A hospital boss today called for the public to become less reliant on A&E units as she prepared to face hundreds of campaigners fighting to save Charing Cross hospital.

Dr Tracey Batten, the new chief executive of Imperial College NHS trust, said the NHS had to switch priority from “illness to wellness” in a major reorganisation of services across north-west London.

Imperial has been hit by a backlash from Save Our Hospital campaigners, Labour MPs and Hammersmith and Fulham council over plans to axe 336 inpatient beds at Charing Cross and turn it into a much smaller daycare hospital.

Imperial College NHS chief executive Dr Tracey Batten

Imperial College NHS chief executive Dr Tracey Batten

Dr Batten used an interview with the Standard ahead of the trust’s annual meeting tonight to call for the public to be better educated in the benefits of being treated at home or in the community rather than in hospital.

She says preventative care could minimise the risk of heart attack, while alternative “pathways of care” could be developed for stroke patients and those undergoing hip replacements.

She said: “One thing I would say about this reorganisation is that if you look at the NHS, it has traditionally been quite an illness-led healthcare system.

“When people get sick, they come into hospital and we treat them incredibly well. That has skewed healthcare dollars towards the hospital end of the provision.

“There is no doubt going forward we do need to shift from an illness to a wellness model.
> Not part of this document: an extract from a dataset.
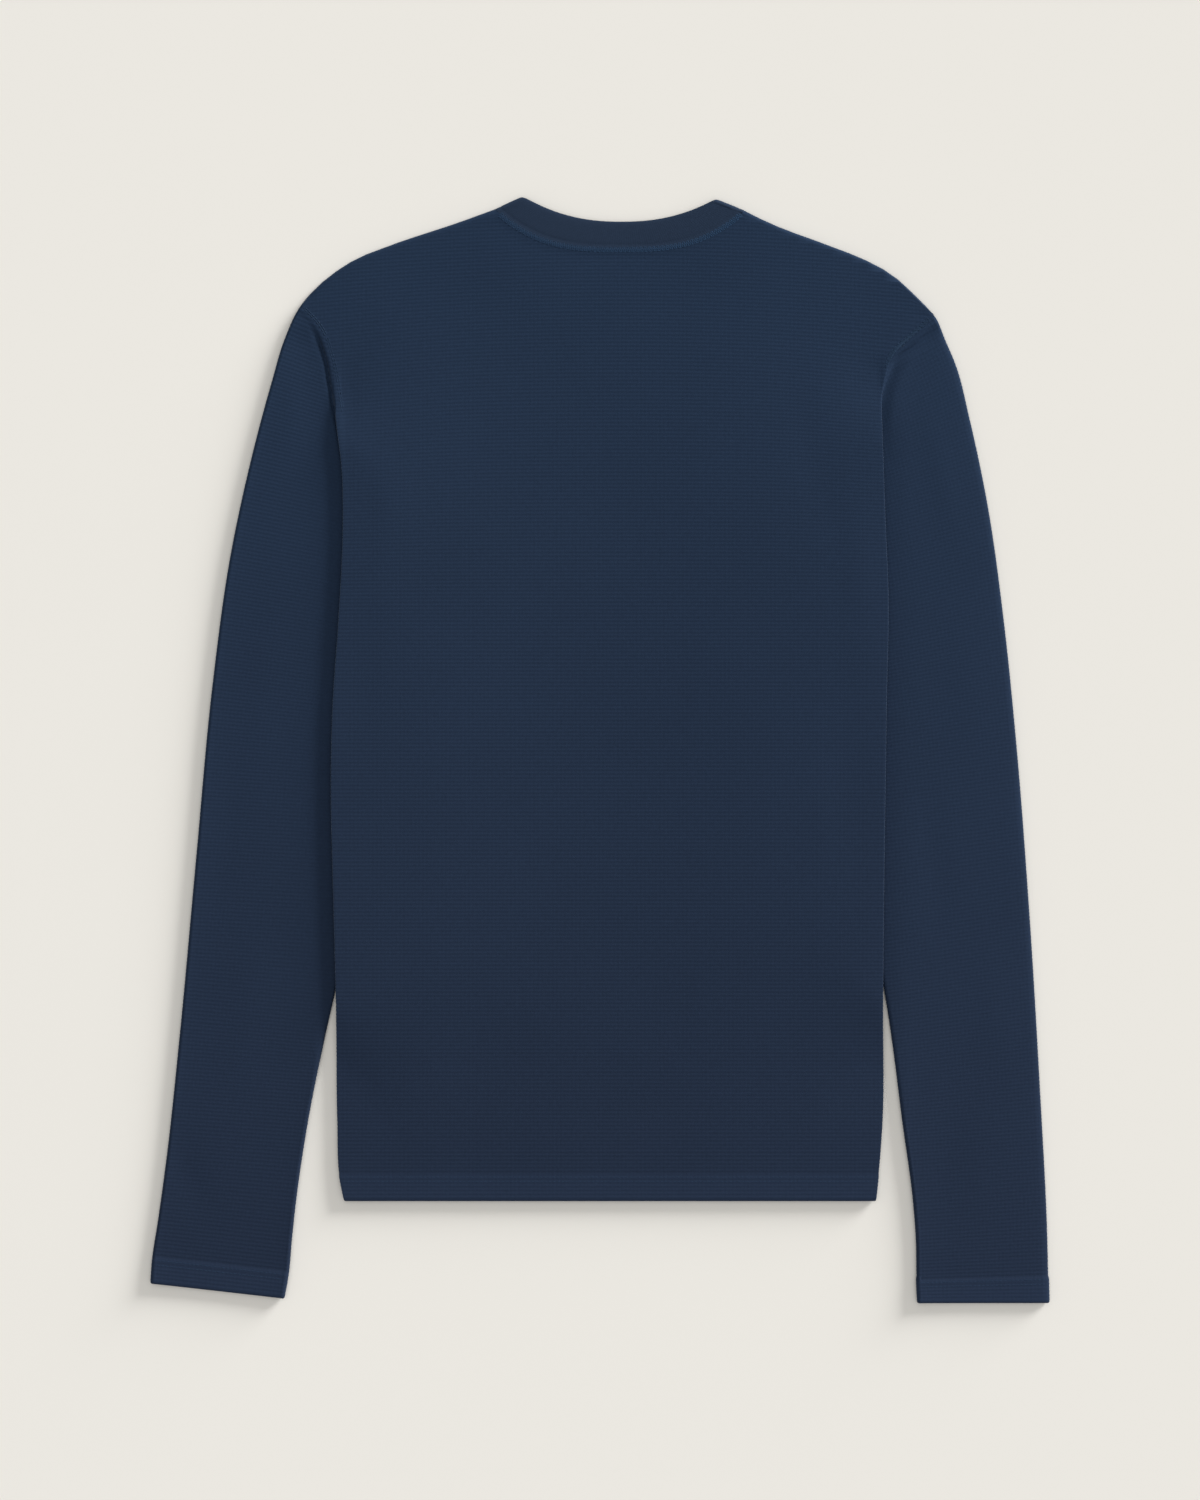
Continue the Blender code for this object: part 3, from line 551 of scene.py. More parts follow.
def ridge(seam, distance):
    height, rises, falls = RIDGE[seam]
    depth, reach = GROOVE
    raised = ramp(distance, *rises) * (1 - ramp(distance, *falls))
    return height * raised - depth * (1 - ramp(abs(distance), 0.0, reach))

def neck_seam(share):
    x = NECK_MIDDLE + SEAM_HALF * share
    return np.stack((x, SEAM_TOP_UP - SEAM_DROP * (1 - abs(share) ** SEAM_POWER)), axis=-1)

def below_neck_seam(x, up):
    """Distance below the back neck seam, straight across it."""
    share = np.clip((x - NECK_MIDDLE) / SEAM_HALF, -1.0, 1.0)
    slope = SEAM_DROP * SEAM_POWER * share ** 2 / SEAM_HALF
    past_end = np.maximum(0.0, abs(x - NECK_MIDDLE) - SEAM_HALF)
    return np.hypot((neck_seam(share)[..., 1] - up) / np.sqrt(1 + slope ** 2), past_end)

def inside_armhole(side, x, up):
    """Distance from the armhole seam into the body, straight across the seam."""
    return (read(SEAM_LINE[side], up) - side * x) / np.hypot(1, lean(SEAM_LINE[side], up))

def tucked(side, up):
    """How far the armhole seam has gone under the body's side."""
    return TUCKED[side] * (1 - ramp(up, *SEAM_TUCKS[side]))

def back_relief(x, up):
    relief = ridge("neck", below_neck_seam(x, up))
    for side in SIDES:
        shown = ramp(up, *SEAM_FADES[side])
        relief = relief + ridge(side, inside_armhole(side, x, up) + tucked(side, up)) * shown
    return relief


# ---- Body panels

def shoulder_line(side):
    line = Line(OUTER_EDGE[side])
    return line, line.marks[SHOULDER_POINT_ROW[side]]

def scoop(share, half, drop, top):
    turn = math.pi * np.asarray(share, float)
    cos = np.sign(np.cos(turn)) * np.abs(np.cos(turn)) ** SCOOP_ROUNDNESS
    sin = np.abs(np.sin(turn)) ** SCOOP_ROUNDNESS
    return np.stack((FRONT_NECK_MIDDLE - half * cos, top - drop * sin), axis=-1)

def close_to_start(length, cells):
    """Distances along a line, close together at its start."""
    return np.concatenate(([0.0], CORNER_FINE, np.linspace(CORNER_FINE[-1], length, cells + 1)[1:]))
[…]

We do need to shift the balance between you getting ill and coming into my hospital and us keeping you well at home.”

Despite the closure two weeks ago [September 10] of the emergency unit at Hammersmith hospital, also run by Imperial, and its replacement with an urgent care centre, Dr Batten insisted changes at Charing Cross would not happen “for a couple of years”.

Its A&E will become an “emergency centre” – but she admitted she was not yet sure what this would contain due to the lack of “crystal clear” guidance from NHS England.
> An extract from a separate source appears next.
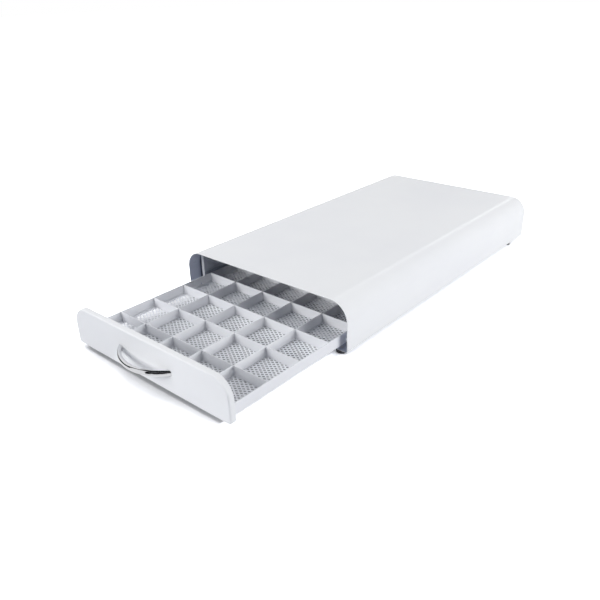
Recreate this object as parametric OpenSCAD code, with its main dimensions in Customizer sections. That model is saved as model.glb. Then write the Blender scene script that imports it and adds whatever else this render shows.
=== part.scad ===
// Coffee pod drawer: a low sheet-steel case with a tray on glides that holds
// pods in square cells over an expanded-metal floor. X is across the case,
// Y runs from the front to the back, Z is up. The origin is on the table,
// under the middle of the drawer as it stands open.

/* [Cells] */
// Clear width and length of one pod cell
cell = 52; // [46:0.5:60]
// Cells across the drawer
columns = 5; // [3:1:7]
// Cells from the front to the back
rows = 9; // [6:1:10]
// Height of the divider strips
cell_depth = 13.5; // [12:0.5:24]
// Thickness of a divider strip
divider_t = 1; // [0.8:0.1:1.6]
// Play of a divider strip in the slot of another
slot_play = 0.1; // [0.05:0.05:0.2]
// Gap between a divider strip's end and the tray wall
divider_end_gap = 0.2; // [0.1:0.05:0.4]

/* [Tray] */
// Thickness of the tray walls
wall_t = 1; // [0.8:0.1:1.6]
// Radius of the rolled bead along the foot of each side wall
bead_r = 0.8; // [0.5:0.1:1.2]
// Thickness of the expanded-metal floor
floor_t = 1; // [0.8:0.1:1.6]
// Plain margin of the floor inside the walls
floor_margin = 4.5; // [3:0.5:8]
// Width of the strands between the diamond openings
strand = 4; // [3:0.5:6]
// Length of one diamond across the drawer, before it is fitted
diamond_long = 35; // [32:1:48]
// Length of one diamond from front to back, before it is fitted
diamond_short = 26.5; // [24:0.5:36]
// Length of a stiffening bar under the floor, from front to back
bar_l = 12; // [8:1:20]
// Thickness of a stiffening bar under the floor
bar_t = 1.2; // [0.8:0.1:1.6]
// Distance of each stiffening bar from the nearer end of the tray
bar_from_end = 193; // [60:1:200]
// Radius of the punched holes in the side walls
punch_r = 1.3; // [1:0.1:2.5]
// Height of the punched holes above the floor
punch_up = 3.2; // [3:0.1:8]

/* [Front panel] */
// Height of the front panel
panel_h = 52.5; // [44:0.5:58]
// Depth of the turned-back edge of the front panel
panel_d = 7.5; // [5:0.5:10]
// Thickness of the front panel's sheet
panel_t = 1; // [0.8:0.1:1.3]
// Radius of the front panel's upper corners
panel_r = 25; // [15:1:30]
// Radius of the front panel's lower corners
panel_low_r = 4.5; // [4.5:0.5:8]
// Radius of the soft bend round the front face
panel_edge_r = 2; // [1.5:0.1:2.2]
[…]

“It doesn’t surprise me that people are very attached to the physical hospital and the A&E department because of what it symbolises,” she said. “But should we be so reliant on them in the way we have been? No we shouldn’t.

“If you take my mum in her 80s, is she better turning up to the A&E department? It’s the last thing she wants to be doing. She wants to get the care she needs in her local community or at home. I think that is the same for most of us.
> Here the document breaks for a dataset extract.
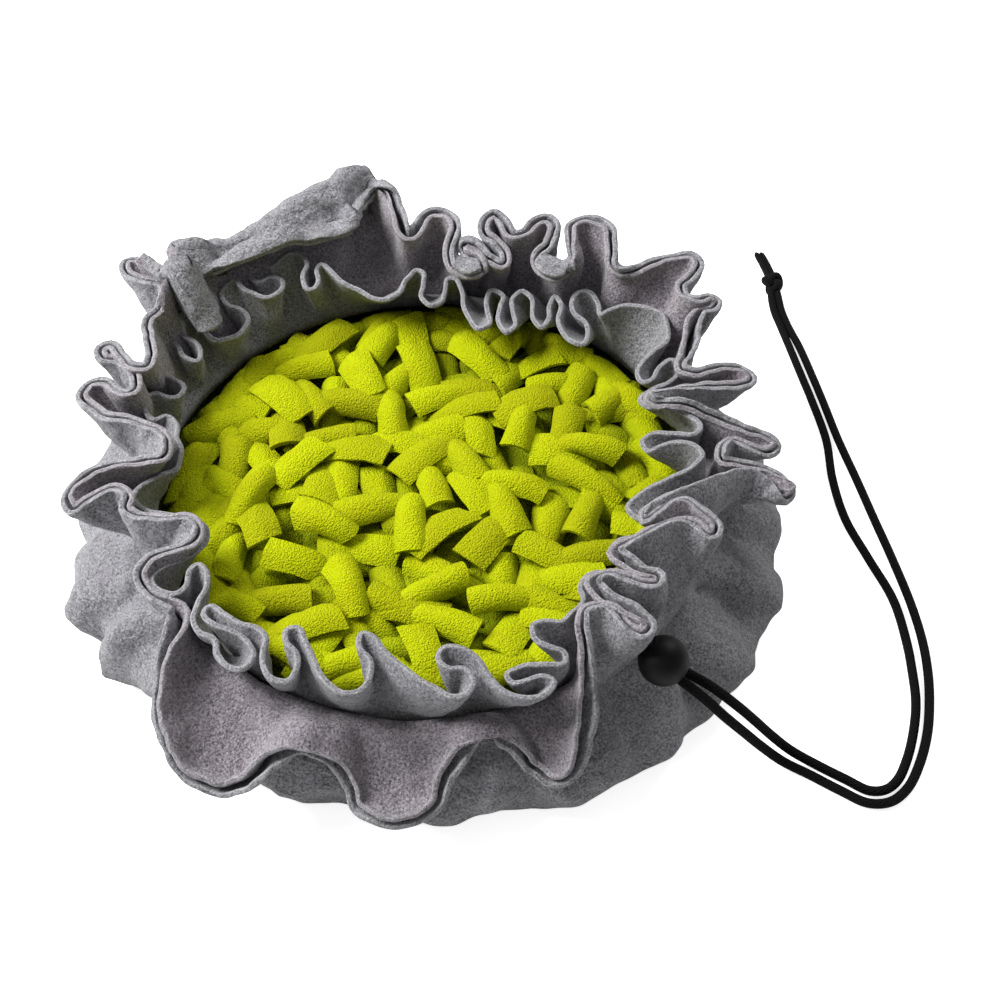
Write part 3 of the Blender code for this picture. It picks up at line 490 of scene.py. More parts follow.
class Finish:
    """A material being built round its one surface shader."""

    def __init__(self, name, **constants):
        self.material = bpy.data.materials.new(name)
        self.material.use_nodes = True
        self.tree = self.material.node_tree
        self.surface = self.tree.nodes["Principled BSDF"]
        self.feed(self.surface, constants)

    def feed(self, node, values):
        """Set or wire a node's sockets, named with _ for a space or numbered."""
        for key, value in values.items():
            place = node.inputs[key.replace("_", " ") if isinstance(key, str) else key]
            if isinstance(value, Wire):
                self.tree.links.new(value.socket, place)
            elif place.type == "RGBA":
                place.default_value = (*tuple(value)[:3], 1.0)
            else:
                place.default_value = value

    def add(self, kind, options, values, output=0):
        """Any node: its settings first, then the values or wires of its sockets."""
        node = self.tree.nodes.new(kind)
        for name, value in options.items():
            setattr(node, name, value)
        self.feed(node, values)
        return Wire(self, node.outputs[output])

    def place(self):
        return self.add("ShaderNodeTexCoord", {}, {}, "Object")

    def uv(self, axis):
        along = self.add("ShaderNodeTexCoord", {}, {}, "UV")
        return self.add("ShaderNodeSeparateXYZ", {}, {"Vector": along}, axis)

    def attribute(self, name):
        return self.add("ShaderNodeAttribute", {"attribute_name": name}, {}, "Fac")

    def noise(self, vector, scale, detail, roughness=0.5):
        return self.add("ShaderNodeTexNoise", {}, {"Vector": vector, "Scale": scale,
                                                   "Detail": detail, "Roughness": roughness})

    def cells(self, vector, scale):
        return self.add("ShaderNodeTexVoronoi", {"feature": "F1"},
                        {"Vector": vector, "Scale": scale}, "Distance")

    def blend(self, share, first, second):
        """A colour from the first to the second. Its sockets 6, 7 and 2 are the colours."""
        return self.add("ShaderNodeMix", {"data_type": "RGBA", "clamp_factor": True},
                        {0: share, 6: first, 7: second}, 2)

    def bump(self, height, distance, strength):
        return self.add("ShaderNodeBump", {}, {"Height": height, "Distance": distance,
                                               "Strength": strength})

    def give(self, piece):
        piece.data.materials.clear()
        piece.data.materials.append(self.material)


# Depth of the bag's soft dents against its nap, and the mauve patches of the lining
BAG_DENTS = 9.0
MAUVE_TINT = (0.2, 0.165, 0.195)


def grey_fleece(name, colour, tint, dents=0.0):
    """Heathered grey fleece with a pilled nap, pale fluff and a painted highlight along its cut
    edges, and soft dents.
    """
    cloth = settings().cloth
    finish = Finish(name, Roughness=0.95, Sheen_Weight=0.25, Sheen_Roughness=0.5,
                    Specular_IOR_Level=0.12)
    place = finish.place()
    clouds = finish.noise(place, 160, 5, 0.65)
    heather = finish.noise(place, 950, 4, 0.8)
    nap = finish.noise(place, 2100, 3, 0.7)
    pills = finish.cells(place, 900)
    dark = [value * 0.3 for value in colour]
    light = [min(1.0, value * 1.8) for value in colour]
    base = finish.blend(heather.between(0.33, 0.67), dark, light)
    base = finish.blend(clouds.between(0.5, 0.66) * 0.45, base, tint)
    base = finish.blend(nap.between(0.54, 0.7) * 0.5, base, cloth.fluff_and_highlight)
    # Painted highlight: the cut edges' pale fluff, brightest on their two corners
    cut = finish.attribute("cut")
    fluff_and_highlight = finish.blend(nap.between(0.4, 0.6), [v * 0.9 for v in colour], cloth.fluff_and_highlight)
    base = finish.blend(cut * 0.8, base, fluff_and_highlight)
    height = clouds * 1.1 + heather * 0.6 + nap * 0.25 + (1 - pills) * 0.3
    if dents:
        height = height + finish.noise(place, 42, 3, 0.6) * dents
    finish.feed(finish.surface, {"Base Color": base, "Normal": finish.bump(height, 0.0016, 0.9)})
    return finish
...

“If people knew they had different options [to A&E], they would probably go for these different options.”

She added: “At the AGM, it’s about trying to give them that reassurance that we’re not going to do this in a vacuum. You can never engage too much and you can never communicate too much. We haven’t been perfect. I would be the first to admit that.”

Imperial has previously admitted the closure of Hammersmith’s A&E unit could cause knock-on problems at St Mary’s hospital.

But the Australian, who arrived at Imperial in April, said she had no wish to abandon the principles of the controversial Shaping a Healthier Future strategy, which reduces from nine to five the number of A&Es in north-west London.

“You can go round the mulberry bush many times. I’m not sure that is going to get us much further than where we are.”

Kate and William leave the Lindo wing with  Prince George

Kate and William leave the Lindo wing with Prince George

* The Duchess of Cambridge would be welcomed with “open arms” by St Mary’s hospital if she chose it for the birth of her second child.

Kate gave birth to Prince George last year at the private Lindo wing, and she is expected to return there next year. The Lindo was also where Princess Diana gave birth to William and Harry.

Dr Batten said: “We would obviously be delighted if she decides to have her second child here. We would embrace her with open arms. We obviously don’t as yet know. I gather it went extremely well last time, and if we get the opportunity we would love to do another one.”